Sementara negara sebagai pilar utama dalam menjaga masyarakat akan menciptakan sistem pendidikan yang berasaskan aqidah Islam yang tidak hanya mengajarkan ilmu sains dan teknologi, namun juga akan mengajarkan nilai-nilai Islam kepada anak-anak. sehingga akan lahir generasi yang tidak hanya menguasai ilmu sains dan teknologi namun juga memiliki kepribadian Islam yang tangguh dan siap menjalankan berbagai ibadah termasuk menikah dan menjalankan kewajibannya sebagai orang tua.

Seorang muslim yang akan menikah, wajib ‘ain baginya untuk mengetahui hukum-hukum seperti hukum khitbah, akad nikah, nafkah, hak-kewajiban suami istri, talak, rujuk, dan sebagainya. Kesiapan nikah dalam tinjauan fikih paling tidak diukur dengan 3 (tiga) hal: kesiapan ilmu, kesiapan materi/harta, dan kesiapan fisik/kesehatan. Untuk mengakhiri serangan terhadap syariat pernikahan ini, diperlukan pemberlakuan syariat Islam secara sistem kehidupan Islam kaffah agar semua elemen masyarakat bisa merasakan secara langsung bagaimana indahnya Islam yang rahmatan lil ‘alamin.

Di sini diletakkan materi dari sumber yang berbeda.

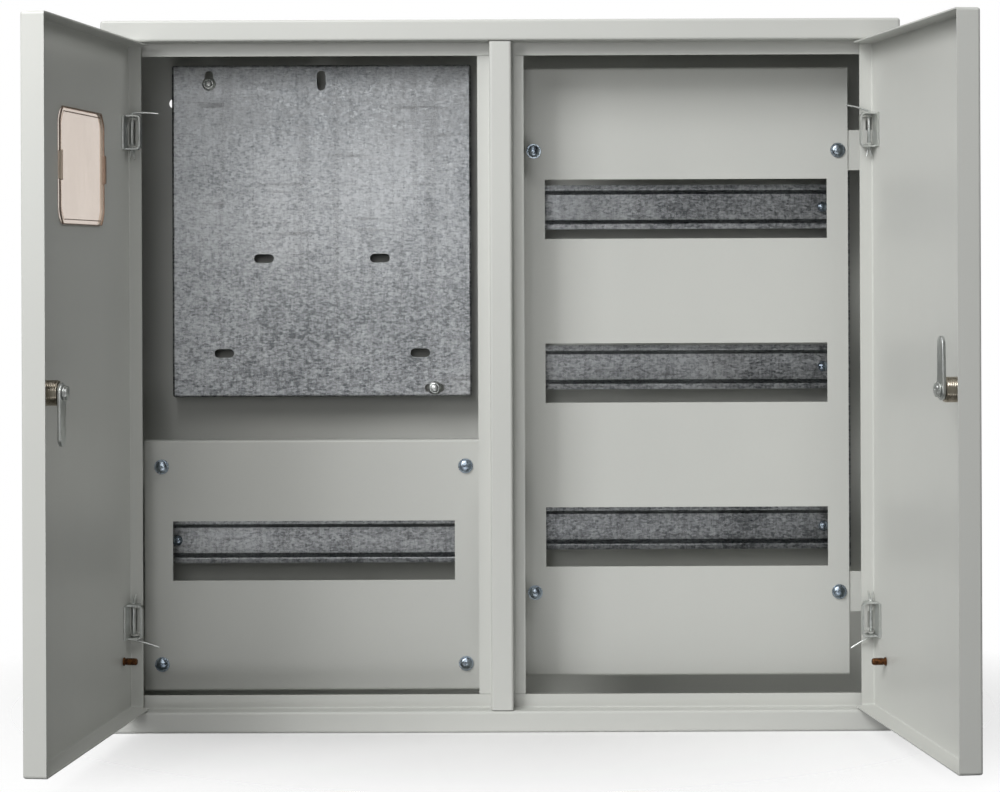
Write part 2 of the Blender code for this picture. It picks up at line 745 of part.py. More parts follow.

Dengan demikian jelas, pernikahan dini tetap sebagai suatu perbuatan yang hukumnya boleh. Tentu selama tidak ada paksaan dan telah ada kesiapan dari kedua belah pihak yang akan menikah. Kesiapan ini dari sisi kesiapan ilmu, kesiapan materi (nafkah) serta kesiapan fisik.

Bahkan menikah dini dianjurkan oleh para ulama karena akan menjaga kesucian anak dari syahwat. Hal demikian akan bisa mencegah anak melakukan pergaulan bebas.  Dengan demikian tidak selayaknya solusi bagi tingginya dispensasi nikah adalah pencegahan pernikahan dini, melainkan mengganti sistem kapitalis-liberal-sekular yang diterapkan saat ini menjadi sistem Islam.